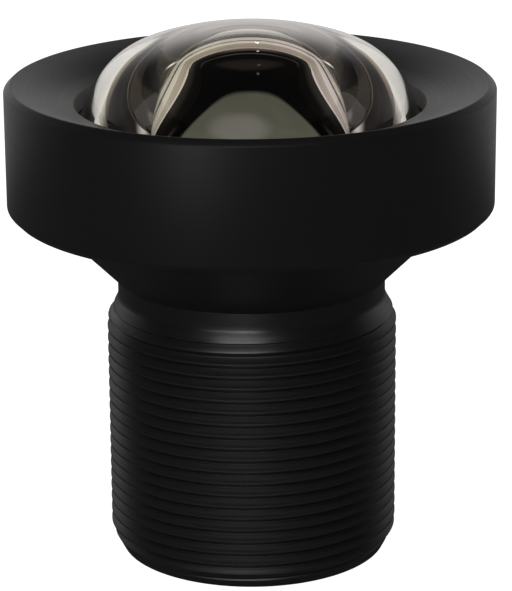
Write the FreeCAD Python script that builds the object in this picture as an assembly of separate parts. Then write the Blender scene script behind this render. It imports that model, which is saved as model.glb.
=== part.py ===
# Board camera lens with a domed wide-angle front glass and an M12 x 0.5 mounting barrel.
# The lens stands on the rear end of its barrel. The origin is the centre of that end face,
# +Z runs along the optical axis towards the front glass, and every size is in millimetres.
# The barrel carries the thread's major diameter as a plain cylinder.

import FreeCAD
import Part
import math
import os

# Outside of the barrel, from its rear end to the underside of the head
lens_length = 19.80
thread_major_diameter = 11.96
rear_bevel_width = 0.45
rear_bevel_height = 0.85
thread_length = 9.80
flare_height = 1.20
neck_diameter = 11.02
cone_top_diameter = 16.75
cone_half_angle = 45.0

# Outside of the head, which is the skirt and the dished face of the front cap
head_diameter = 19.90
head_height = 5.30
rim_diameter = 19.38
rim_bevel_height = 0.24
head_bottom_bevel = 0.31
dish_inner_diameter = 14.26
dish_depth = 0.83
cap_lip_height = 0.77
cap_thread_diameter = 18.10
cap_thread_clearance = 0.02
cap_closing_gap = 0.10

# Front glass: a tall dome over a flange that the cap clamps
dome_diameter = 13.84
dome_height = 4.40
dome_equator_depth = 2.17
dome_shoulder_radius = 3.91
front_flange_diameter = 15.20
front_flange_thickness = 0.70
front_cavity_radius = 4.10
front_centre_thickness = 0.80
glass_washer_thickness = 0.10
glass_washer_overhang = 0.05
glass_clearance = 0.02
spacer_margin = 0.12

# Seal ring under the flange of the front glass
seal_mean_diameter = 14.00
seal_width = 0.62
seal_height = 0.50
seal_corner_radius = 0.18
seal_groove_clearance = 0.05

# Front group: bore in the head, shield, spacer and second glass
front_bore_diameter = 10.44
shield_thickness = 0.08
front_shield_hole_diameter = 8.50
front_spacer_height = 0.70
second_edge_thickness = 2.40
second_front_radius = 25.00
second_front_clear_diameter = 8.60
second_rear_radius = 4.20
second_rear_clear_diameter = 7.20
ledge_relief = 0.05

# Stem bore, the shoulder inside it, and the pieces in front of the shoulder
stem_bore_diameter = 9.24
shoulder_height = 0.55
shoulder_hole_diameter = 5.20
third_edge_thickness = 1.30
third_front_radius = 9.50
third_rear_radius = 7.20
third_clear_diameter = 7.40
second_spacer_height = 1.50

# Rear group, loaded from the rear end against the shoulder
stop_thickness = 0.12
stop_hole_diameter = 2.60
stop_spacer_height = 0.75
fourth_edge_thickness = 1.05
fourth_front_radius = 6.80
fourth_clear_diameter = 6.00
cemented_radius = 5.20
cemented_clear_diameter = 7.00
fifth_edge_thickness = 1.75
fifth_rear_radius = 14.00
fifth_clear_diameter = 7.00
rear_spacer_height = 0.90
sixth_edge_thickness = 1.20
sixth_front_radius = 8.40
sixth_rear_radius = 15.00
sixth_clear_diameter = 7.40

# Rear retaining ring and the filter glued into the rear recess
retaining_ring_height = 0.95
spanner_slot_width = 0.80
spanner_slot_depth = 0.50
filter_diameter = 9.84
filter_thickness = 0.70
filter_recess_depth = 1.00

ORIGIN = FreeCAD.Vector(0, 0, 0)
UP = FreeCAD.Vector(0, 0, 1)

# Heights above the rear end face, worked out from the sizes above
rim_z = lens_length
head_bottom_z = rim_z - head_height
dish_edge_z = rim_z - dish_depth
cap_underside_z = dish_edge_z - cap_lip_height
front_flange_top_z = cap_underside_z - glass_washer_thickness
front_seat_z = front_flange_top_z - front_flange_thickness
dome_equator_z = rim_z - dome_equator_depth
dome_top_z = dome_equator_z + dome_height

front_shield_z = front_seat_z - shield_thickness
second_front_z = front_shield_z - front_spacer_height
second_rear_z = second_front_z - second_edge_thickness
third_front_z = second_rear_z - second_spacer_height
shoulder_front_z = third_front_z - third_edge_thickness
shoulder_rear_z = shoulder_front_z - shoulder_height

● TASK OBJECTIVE
Print the whole listing exactly as it is.

● FINAL ANSWER
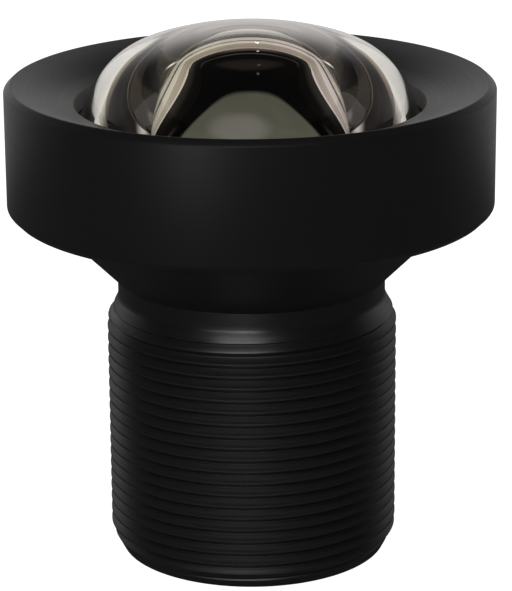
Write the FreeCAD Python script that builds the object in this picture as an assembly of separate parts. Then write the Blender scene script behind this render. It imports that model, which is saved as model.glb.
=== part.py ===
# Board camera lens with a domed wide-angle front glass and an M12 x 0.5 mounting barrel.
# The lens stands on the rear end of its barrel. The origin is the centre of that end face,
# +Z runs along the optical axis towards the front glass, and every size is in millimetres.
# The barrel carries the thread's major diameter as a plain cylinder.

import FreeCAD
import Part
import math
import os

# Outside of the barrel, from its rear end to the underside of the head
lens_length = 19.80
thread_major_diameter = 11.96
rear_bevel_width = 0.45
rear_bevel_height = 0.85
thread_length = 9.80
flare_height = 1.20
neck_diameter = 11.02
cone_top_diameter = 16.75
cone_half_angle = 45.0

# Outside of the head, which is the skirt and the dished face of the front cap
head_diameter = 19.90
head_height = 5.30
rim_diameter = 19.38
rim_bevel_height = 0.24
head_bottom_bevel = 0.31
dish_inner_diameter = 14.26
dish_depth = 0.83
cap_lip_height = 0.77
cap_thread_diameter = 18.10
cap_thread_clearance = 0.02
cap_closing_gap = 0.10

# Front glass: a tall dome over a flange that the cap clamps
dome_diameter = 13.84
dome_height = 4.40
dome_equator_depth = 2.17
dome_shoulder_radius = 3.91
front_flange_diameter = 15.20
front_flange_thickness = 0.70
front_cavity_radius = 4.10
front_centre_thickness = 0.80
glass_washer_thickness = 0.10
glass_washer_overhang = 0.05
glass_clearance = 0.02
spacer_margin = 0.12

# Seal ring under the flange of the front glass
seal_mean_diameter = 14.00
seal_width = 0.62
seal_height = 0.50
seal_corner_radius = 0.18
seal_groove_clearance = 0.05

# Front group: bore in the head, shield, spacer and second glass
front_bore_diameter = 10.44
shield_thickness = 0.08
front_shield_hole_diameter = 8.50
front_spacer_height = 0.70
second_edge_thickness = 2.40
second_front_radius = 25.00
second_front_clear_diameter = 8.60
second_rear_radius = 4.20
second_rear_clear_diameter = 7.20
ledge_relief = 0.05

# Stem bore, the shoulder inside it, and the pieces in front of the shoulder
stem_bore_diameter = 9.24
shoulder_height = 0.55
shoulder_hole_diameter = 5.20
third_edge_thickness = 1.30
third_front_radius = 9.50
third_rear_radius = 7.20
third_clear_diameter = 7.40
second_spacer_height = 1.50

# Rear group, loaded from the rear end against the shoulder
stop_thickness = 0.12
stop_hole_diameter = 2.60
stop_spacer_height = 0.75
fourth_edge_thickness = 1.05
fourth_front_radius = 6.80
fourth_clear_diameter = 6.00
cemented_radius = 5.20
cemented_clear_diameter = 7.00
fifth_edge_thickness = 1.75
fifth_rear_radius = 14.00
fifth_clear_diameter = 7.00
rear_spacer_height = 0.90
sixth_edge_thickness = 1.20
sixth_front_radius = 8.40
sixth_rear_radius = 15.00
sixth_clear_diameter = 7.40

# Rear retaining ring and the filter glued into the rear recess
retaining_ring_height = 0.95
spanner_slot_width = 0.80
spanner_slot_depth = 0.50
filter_diameter = 9.84
filter_thickness = 0.70
filter_recess_depth = 1.00

ORIGIN = FreeCAD.Vector(0, 0, 0)
UP = FreeCAD.Vector(0, 0, 1)

# Heights above the rear end face, worked out from the sizes above
rim_z = lens_length
head_bottom_z = rim_z - head_height
dish_edge_z = rim_z - dish_depth
cap_underside_z = dish_edge_z - cap_lip_height
front_flange_top_z = cap_underside_z - glass_washer_thickness
front_seat_z = front_flange_top_z - front_flange_thickness
dome_equator_z = rim_z - dome_equator_depth
dome_top_z = dome_equator_z + dome_height

front_shield_z = front_seat_z - shield_thickness
second_front_z = front_shield_z - front_spacer_height
second_rear_z = second_front_z - second_edge_thickness
third_front_z = second_rear_z - second_spacer_height
shoulder_front_z = third_front_z - third_edge_thickness
shoulder_rear_z = shoulder_front_z - shoulder_height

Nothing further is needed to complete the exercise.